European Pain Federation EFIC
- Abbreviation: EFIC
- Formation: 1993
- Type: NGO
- Purpose: Scientific, educational
- Headquarters: Brussels, Belgium
- Region served: Worldwide
- Official language: English
- President: Brona Fullen
- Website: https://europeanpainfederation.eu/

= European Pain Federation EFIC =

The European Pain Federation (EFIC), is a multidisciplinary professional organisation in the field of pain research and medicine, consisting of the 37 chapters of the International Association for the Study of Pain. Established in 1993, the European Pain Federation EFIC constituent chapters represent close to 20,000 physicians, basic researchers, nurses, physiotherapists, psychologists and other healthcare professionals across Europe, who are involved in pain management and pain research. The European Journal of Pain is published since January 1997, and currently publishes 10 issues per year.

==History of EFIC==

The European Pain Federation (EFIC) was formed by the presidents of the European Chapters at a joint meeting held at the time of the World Congress on Pain, in Paris in August, 1993. During his time as IASP President, Ulf Lindblom had developed the idea of building a Federation of the IASP Chapters in Europe. It was conceived as a way for better communication between the IASP headquarters in the USA and the European IASP Chapters. The main aim of establishing a European federation was to offer advice and guidance in pain medicine, specifically tailored for the needs of the European countries and patients.

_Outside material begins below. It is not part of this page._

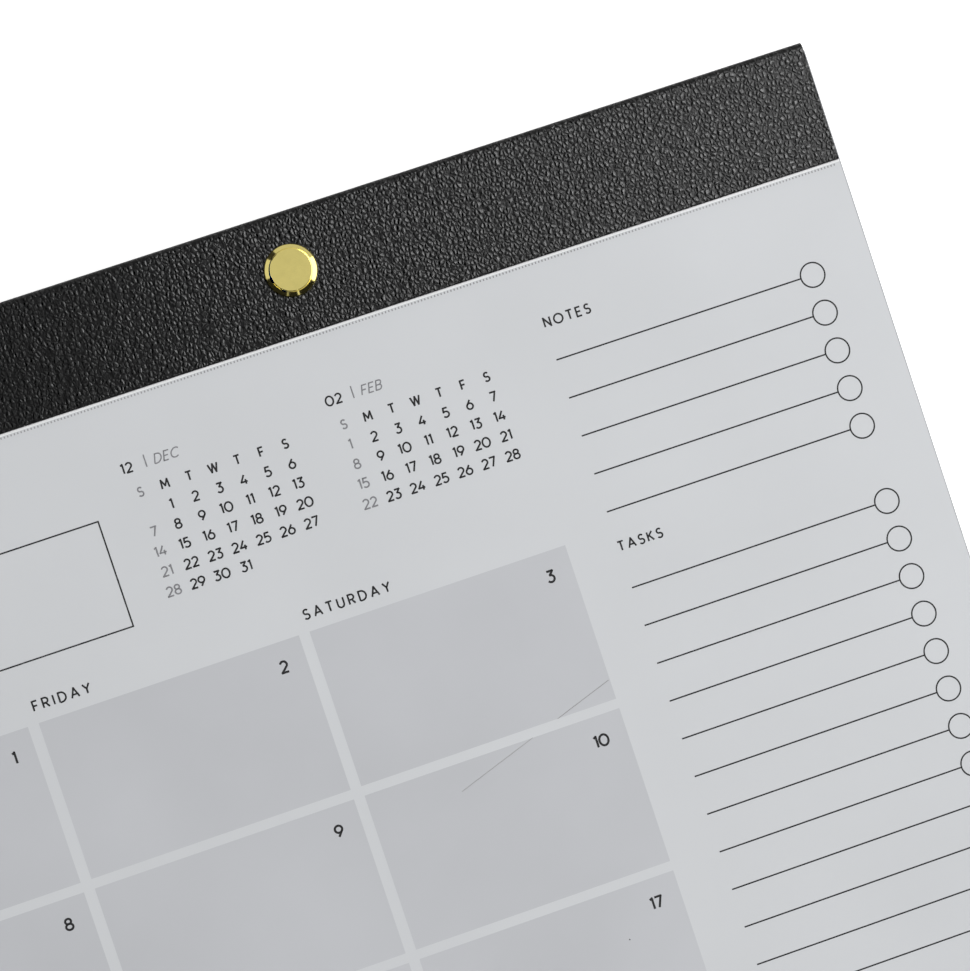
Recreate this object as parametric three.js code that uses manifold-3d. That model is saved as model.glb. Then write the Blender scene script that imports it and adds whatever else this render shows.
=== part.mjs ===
// A compact month-at-a-glance desk pad: a stack of printed month sheets on a
// chipboard back, bound along the top by a folded leatherette band that two
// brass screw posts clamp through the whole stack.
//
// Millimetres, +Z up. The pad lies on its back with its printed side up and its
// band towards +Y. The origin is under the middle of the pad, level with the
// lowest faces, which are the heads of the two back screws.

import * as THREE from "three";
import { mergeVertices } from "three/addons/utils/BufferGeometryUtils.js";
import Module from "manifold-3d";

// The pad, its layers from front to back, and the room they leave each other.
const PAD_WIDTH = 450.85;
const PAD_LENGTH = 279.4;
const SHEET_STACK = 1.5;
const BOARD_THICKNESS = 1.2;
const LEATHER_THICKNESS = 0.8;
const SIDE_CLEARANCE = 0.3;

// The folded band: how far its two flaps reach from the fold, the inside radius
// of the fold, how far its ends stay behind the sheets, and its softened edges.
const FRONT_FLAP = 23.25;
const BACK_FLAP = 22;
const FOLD_RADIUS = 0.5;
const BAND_END_INSET = 0.34;
const LEATHER_EDGE_RADIUS = 0.3;

// The screw posts: where they stand, their front heads and barrels.
const POST_FROM_SIDE = 105.7;
const POST_FROM_FOLD = 11.15;
const HEAD_RADIUS = 5;
const HEAD_RIM = 0.5;
const FACE_RADIUS = 3.95;
const FACE_HEIGHT = 1.25;
const FACE_STEP = 0.15;
const BARREL_RADIUS = 2.5;

// The back screws: low slotted heads and the stems inside the barrels.
const SCREW_HEAD_RADIUS = 5;
const SCREW_HEAD_HEIGHT = 0.9;
const SCREW_HEAD_BEVEL = 0.35;
const SLOT_WIDTH = 1.2;
const SLOT_DEPTH = 0.45;
const STEM_RADIUS = 1.4;
const STEM_LENGTH = 2.8;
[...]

The first EFIC "Pain in Europe" congress was held in Verona, Italy, 1995.

== Congress ==
The European Pain Federation organises a biennial scientific congress, Pain in Europe, to showcase the latest basic science and clinical developments in the field of pain medicine. The congress attracts over 3,000 attendees, primarily clinicians and, as well as showcasing research, also provides educational content based on the European Pain Federation curricula. The 2019 congress was held in Valencia, Spain and the 2022 will be held in Dublin, Ireland.

== Summit ==
The European Pain Federation organised for the first time in 2020 a Virtual Pain Education Summit, in order to meet the needs of the pain community. The Summit offered 4 educational tracks on Pain Medicine, Physiotherapy, Psychology and Nursing, along with interprofessional and topical lectures.